Doige has had an influence on the Campaspe dogs through four main bitches – Campaspe Maggie particularly (out of Campaspe Kelly), but also her sister Campaspe Ebby, and Campaspe Bella (out of Campaspe Queen), and Campaspe Holly (out of Campaspe China with a double cross of Doige).
Glendaloch Craig (Cymru Coon x Campaspe Meg)
Bred from an outcross mating. Craig’s father was a pure UK (Welsh) blood collie. This UK blood was used in an attempt to bring in some more ‘minimal activity’ and ‘distance’, and to ‘square’ the cover up a bit, and for their incredible speed and ease of training.
I am not a bit fan of UK blood dogs in general (I have seen a few “handy” ones, but I am yet to see one that I thought anything special), as they tend to lack the real, clean heading instinct I consider essential, and lack breakaway break, and are often pretty short on cover, but they certainly have some strong points.

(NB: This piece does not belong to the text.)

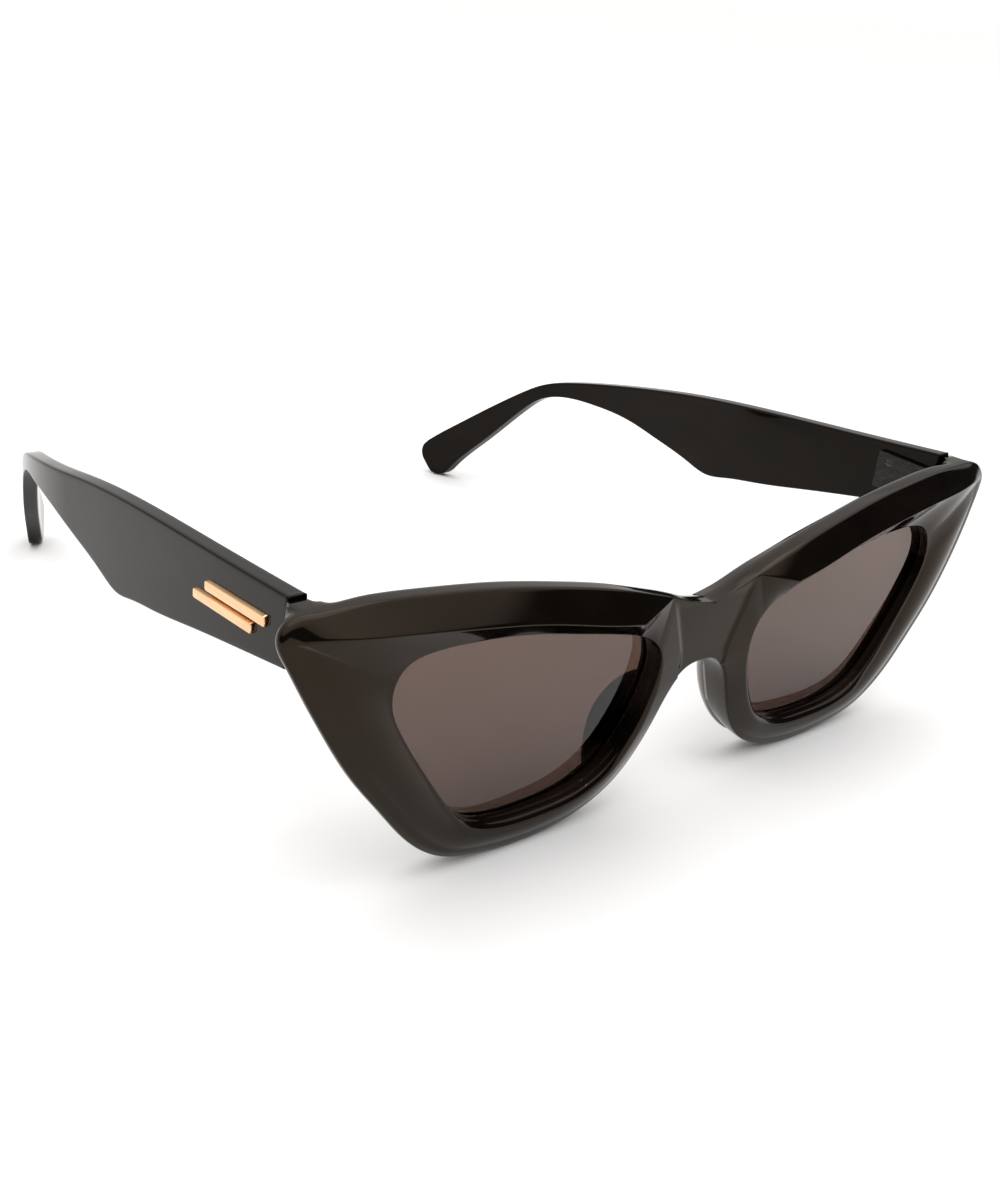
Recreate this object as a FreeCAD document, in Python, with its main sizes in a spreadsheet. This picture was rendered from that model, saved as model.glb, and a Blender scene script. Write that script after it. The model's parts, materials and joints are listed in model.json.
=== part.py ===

They are generally bred for success in their types of trials and to be turned into impressive robots with a high level of training.
After I injured my back, I gave the mother, Campaspe Meg (who was by Moorlands Tomie), to Les Hall to breed from (Les manages the 5,000 acre hill-country grazing property ‘Glendaloch’), and we travelled down and joined her to Coon. Les kept two pups and gave the other five to me.
As it turned out, one pup (who I call Craig) was retained for breeding. Craig was a very natural worker, highly intelligent and easy to control. Does most things naturally with very little training at all. Learns like lightning. Not exactly the style of work I prefer, Craig has had an influence in the breeding of the Campaspe dogs, but I ever intended to bring in a trickle of this imported blood.
In my view it takes at least three generations to stablise the breeding after a wide outcross. This has proven the case here. Campaspe King is one of the third generation. He was out of Monmore Gina, who was by Craig, who was by the UK blood dog Cymru Coon. King is breeding extremely well. The fourth generation are even better. It is a long, painstaking process introducing an outcross and shouldn’t be attempted without a definite aim in mind, and the patience to follow it through.